According to Brendan Smith of the Terryland Forest Park Alliance, “At the annual plenary meeting this week of the Galway City Community Network which represents over one hundred community and volunteers organisations, there was a deep sense of anger and betrayal expressed by many speakers over last week’s decisions by Galway City Council to ignore their own long standing environmental, social and health polices as contained in previous and current development plans as well as the advice of its own consultants’ report in order to sanction road and building construction in such sensitive green areas as Terryland Forest Park.  It was a slap on the faces of the thousands of volunteers who have given their time and energies free of charge since 2000 to create woods, meadows, nature trails and other wildlife habitats. Combined with confirmation at a meeting in City Hall a few days ago that officials have, for what they call budgetary constraints, pulled the plug on the multi-sectoral Terryland steering committee that includes representatives from the HSE, GMIT, NUI Galway and schools, last week was a dark week for the local environmental and community movement.  Our vision of creating a network of linked forests and natural heritage areas that would make Galway the envy of the rest of Ireland was dealt a mortal blow from those we considered our partners. 

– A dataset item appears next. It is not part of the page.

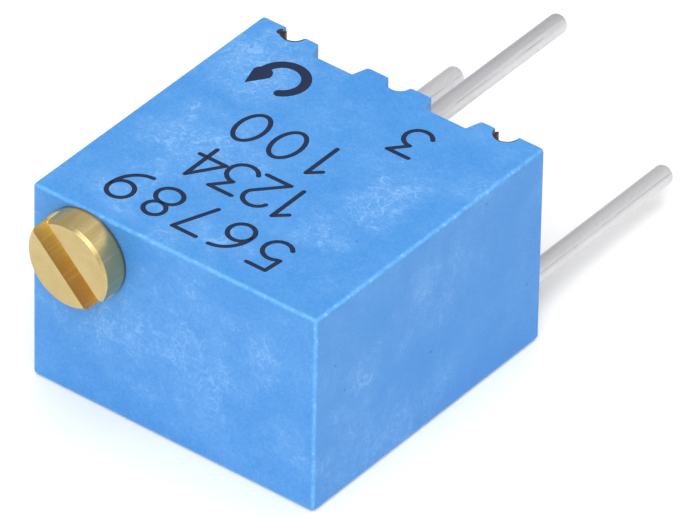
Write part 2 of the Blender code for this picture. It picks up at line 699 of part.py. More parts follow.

Yet it was unanimously agreed to warmly welcome the long overdue appointment of a coordinator for the Green Leaf City 2017. Sharon Carroll, who will take up her appointment full time on January 1st, is very well respected amongst the city’s community, schools and environmental sectors especially for her work in a previous role as the city's Environmental Education Officer.
For the sake of the health of present and future generations and to enhance biodiversity in our city, we intend to actively collaborate with Sharon on developing an ambitious eco-programme that we hope will include the Outdoor Classroom, the Outdoor Laboratory, neighbourhood organic gardens, nature walking trails, a proper collection facility for hazardous waste, greater public access to and staffing of local authority parks as well as securing significant citizens’ involvement in the management and planning of our urban green spaces.


However we will continue our campaigns to reverse the recent decisions of City Hall to pass death sentences on some of the city’s major woodlands. In the case of Terryland we are considering bringing the issue to the European Commission as we feel that the proposed road construction is in contravention of the terms that the EU funding was granted for this park in the late 1990s."